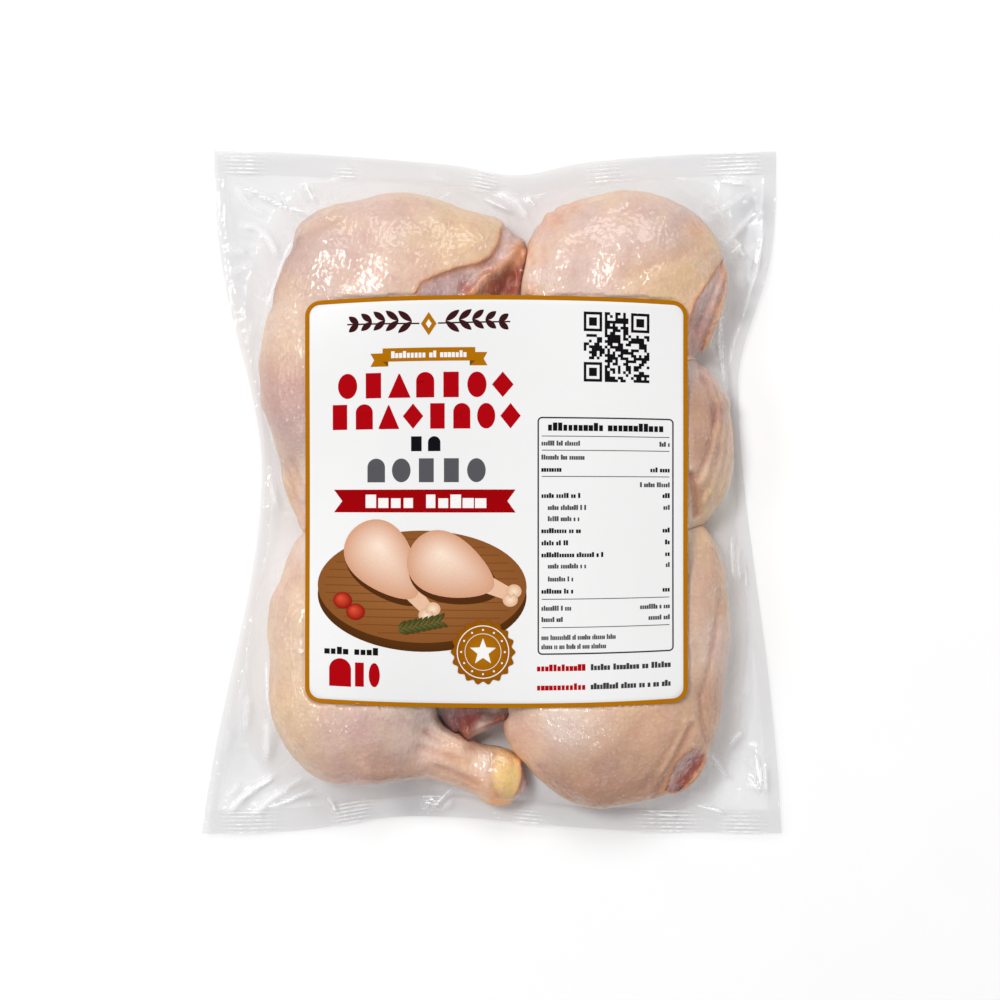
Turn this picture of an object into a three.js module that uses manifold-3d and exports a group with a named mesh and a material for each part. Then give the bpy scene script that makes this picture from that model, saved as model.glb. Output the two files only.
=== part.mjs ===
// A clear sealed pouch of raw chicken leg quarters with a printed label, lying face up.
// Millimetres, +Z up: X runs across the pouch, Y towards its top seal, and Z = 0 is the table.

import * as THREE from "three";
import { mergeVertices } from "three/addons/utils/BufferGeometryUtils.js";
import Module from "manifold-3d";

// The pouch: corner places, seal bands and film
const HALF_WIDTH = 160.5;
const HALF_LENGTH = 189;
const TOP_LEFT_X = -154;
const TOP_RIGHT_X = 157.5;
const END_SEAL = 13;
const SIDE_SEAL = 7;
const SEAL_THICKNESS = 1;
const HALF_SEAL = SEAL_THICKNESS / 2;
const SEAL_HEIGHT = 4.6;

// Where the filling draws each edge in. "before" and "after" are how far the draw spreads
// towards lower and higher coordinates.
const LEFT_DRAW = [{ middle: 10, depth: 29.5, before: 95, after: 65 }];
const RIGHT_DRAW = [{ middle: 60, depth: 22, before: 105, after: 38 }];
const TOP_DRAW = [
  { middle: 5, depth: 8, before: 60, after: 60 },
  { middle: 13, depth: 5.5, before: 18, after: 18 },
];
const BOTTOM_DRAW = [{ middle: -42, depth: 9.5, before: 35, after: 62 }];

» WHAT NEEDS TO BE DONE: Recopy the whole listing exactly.

» EXPECTED ANSWER:
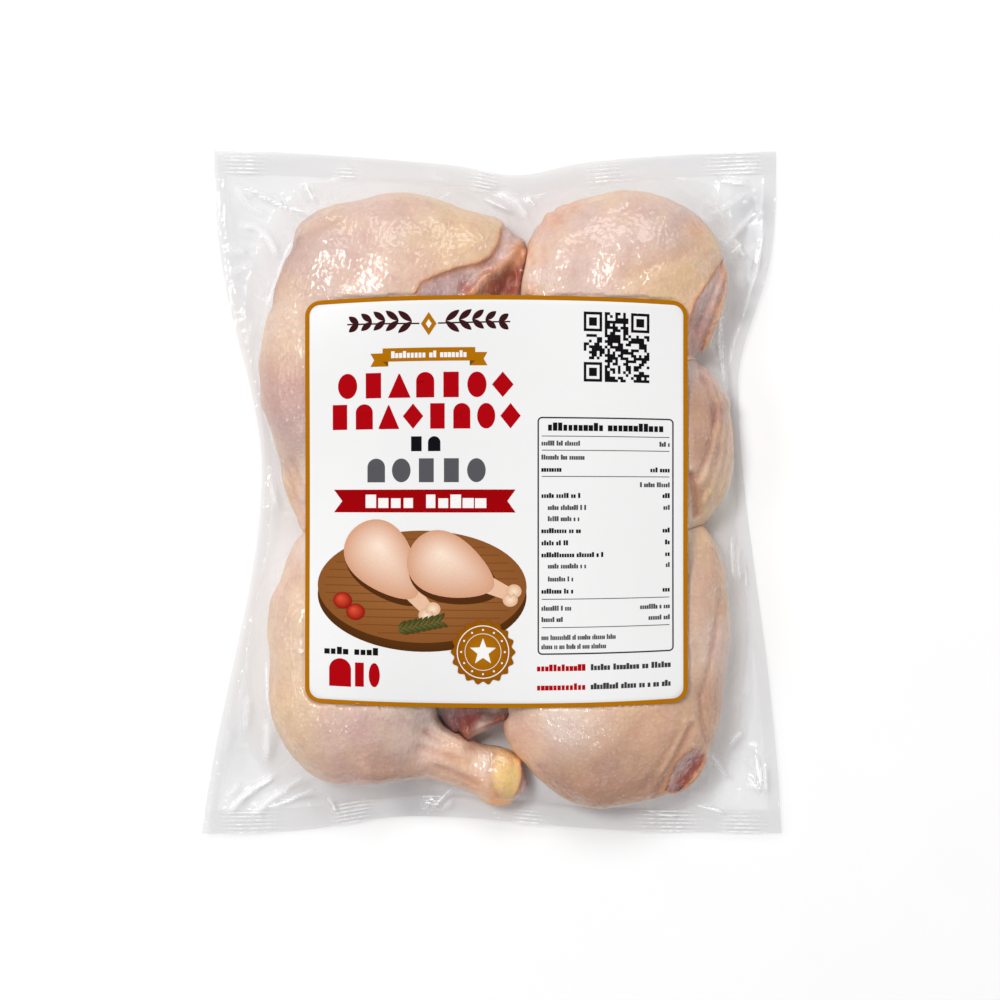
Turn this picture of an object into a three.js module that uses manifold-3d and exports a group with a named mesh and a material for each part. Then give the bpy scene script that makes this picture from that model, saved as model.glb. Output the two files only.
=== part.mjs ===
// A clear sealed pouch of raw chicken leg quarters with a printed label, lying face up.
// Millimetres, +Z up: X runs across the pouch, Y towards its top seal, and Z = 0 is the table.

import * as THREE from "three";
import { mergeVertices } from "three/addons/utils/BufferGeometryUtils.js";
import Module from "manifold-3d";

// The pouch: corner places, seal bands and film
const HALF_WIDTH = 160.5;
const HALF_LENGTH = 189;
const TOP_LEFT_X = -154;
const TOP_RIGHT_X = 157.5;
const END_SEAL = 13;
const SIDE_SEAL = 7;
const SEAL_THICKNESS = 1;
const HALF_SEAL = SEAL_THICKNESS / 2;
const SEAL_HEIGHT = 4.6;

// Where the filling draws each edge in. "before" and "after" are how far the draw spreads
// towards lower and higher coordinates.
const LEFT_DRAW = [{ middle: 10, depth: 29.5, before: 95, after: 65 }];
const RIGHT_DRAW = [{ middle: 60, depth: 22, before: 105, after: 38 }];
const TOP_DRAW = [
  { middle: 5, depth: 8, before: 60, after: 60 },
  { middle: 13, depth: 5.5, before: 18, after: 18 },
];
const BOTTOM_DRAW = [{ middle: -42, depth: 9.5, before: 35, after: 62 }];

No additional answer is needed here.